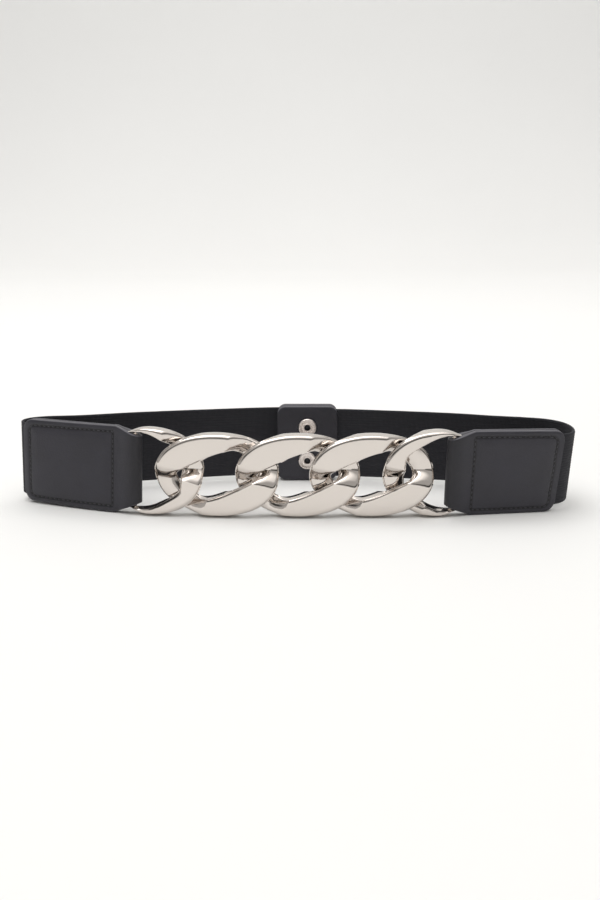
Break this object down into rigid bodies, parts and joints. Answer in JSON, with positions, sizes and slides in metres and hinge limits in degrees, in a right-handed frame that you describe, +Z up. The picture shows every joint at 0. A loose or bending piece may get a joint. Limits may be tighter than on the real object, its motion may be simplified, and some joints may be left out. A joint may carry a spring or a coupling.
{
  "type": "elastic waist belt",
  "caption": "Wide elastic waist belt with a curb-chain front, folded leather tabs at the chain's ends and a two-snap closure at the back.",
  "frame": {"origin": "middle of the belt's footprint on the surface that it stands on, lower edge down", "axes": "+Z up out of the loop, -Y towards the chain front, +X to the right seen from the front"},
  "size_m": [0.2916, 0.0758, 0.0466],
  "materials": {
    "nickel": "polished nickel plate, ground flat faces",
    "leather": "black fine-grained leather, satin, lock-stitched edges",
    "elastic": "black ribbed woven elastic, matte",
    "snap_metal": "satin nickel"
  },
  "bodies": {
    "root": {"link_left_end": "nickel", "link_1": "nickel", "link_2": "nickel", "link_3": "nickel", "link_right_end": "nickel", "tab_left": "leather", "tab_right": "leather", "elastic_left": "elastic", "elastic_right": "elastic", "back_tab_inner": "leather", "back_tab_outer": "leather", "snap_upper": "snap_metal", "snap_lower": "snap_metal"}
  },
  "joints": []
}
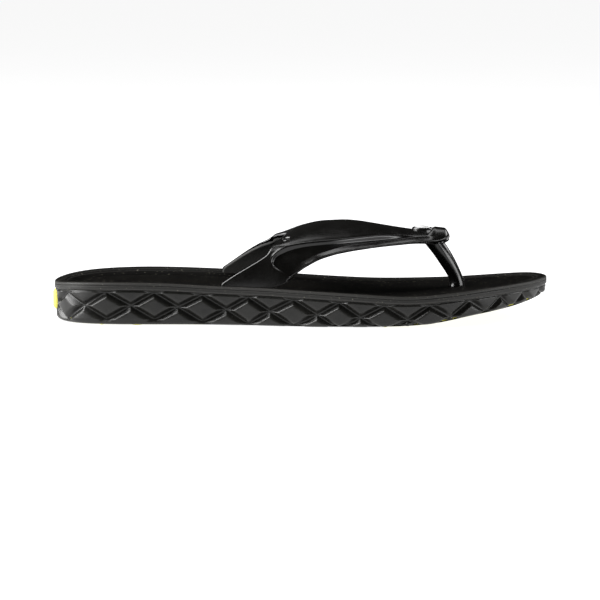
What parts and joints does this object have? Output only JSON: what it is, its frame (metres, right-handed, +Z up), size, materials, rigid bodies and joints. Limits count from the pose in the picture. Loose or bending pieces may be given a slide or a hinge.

· · ·

→ What is being asked:
Output all of the material exactly as written.

→ Reply to the exercise:
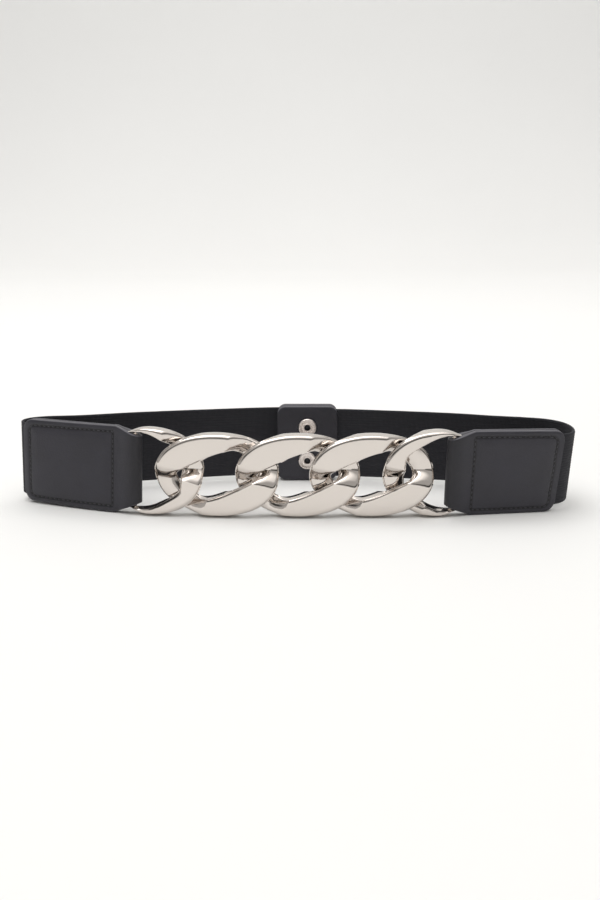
Break this object down into rigid bodies, parts and joints. Answer in JSON, with positions, sizes and slides in metres and hinge limits in degrees, in a right-handed frame that you describe, +Z up. The picture shows every joint at 0. A loose or bending piece may get a joint. Limits may be tighter than on the real object, its motion may be simplified, and some joints may be left out. A joint may carry a spring or a coupling.
{
  "type": "elastic waist belt",
  "caption": "Wide elastic waist belt with a curb-chain front, folded leather tabs at the chain's ends and a two-snap closure at the back.",
  "frame": {"origin": "middle of the belt's footprint on the surface that it stands on, lower edge down", "axes": "+Z up out of the loop, -Y towards the chain front, +X to the right seen from the front"},
  "size_m": [0.2916, 0.0758, 0.0466],
  "materials": {
    "nickel": "polished nickel plate, ground flat faces",
    "leather": "black fine-grained leather, satin, lock-stitched edges",
    "elastic": "black ribbed woven elastic, matte",
    "snap_metal": "satin nickel"
  },
  "bodies": {
    "root": {"link_left_end": "nickel", "link_1": "nickel", "link_2": "nickel", "link_3": "nickel", "link_right_end": "nickel", "tab_left": "leather", "tab_right": "leather", "elastic_left": "elastic", "elastic_right": "elastic", "back_tab_inner": "leather", "back_tab_outer": "leather", "snap_upper": "snap_metal", "snap_lower": "snap_metal"}
  },
  "joints": []
}
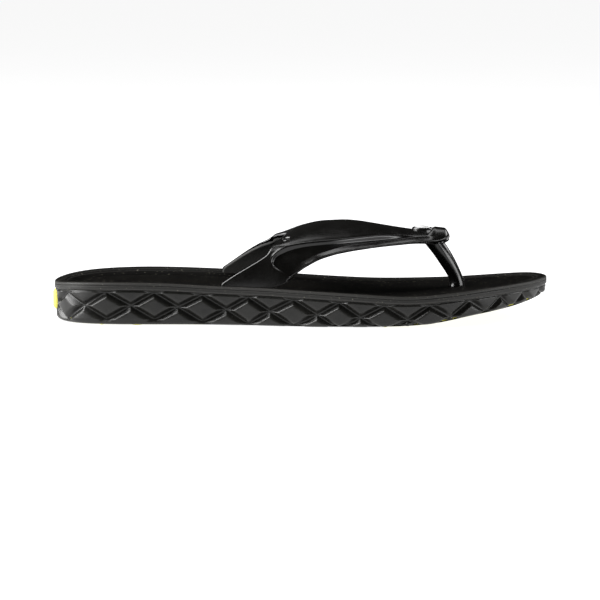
What parts and joints does this object have? Output only JSON: what it is, its frame (metres, right-handed, +Z up), size, materials, rigid bodies and joints. Limits count from the pose in the picture. Loose or bending pieces may be given a slide or a hinge.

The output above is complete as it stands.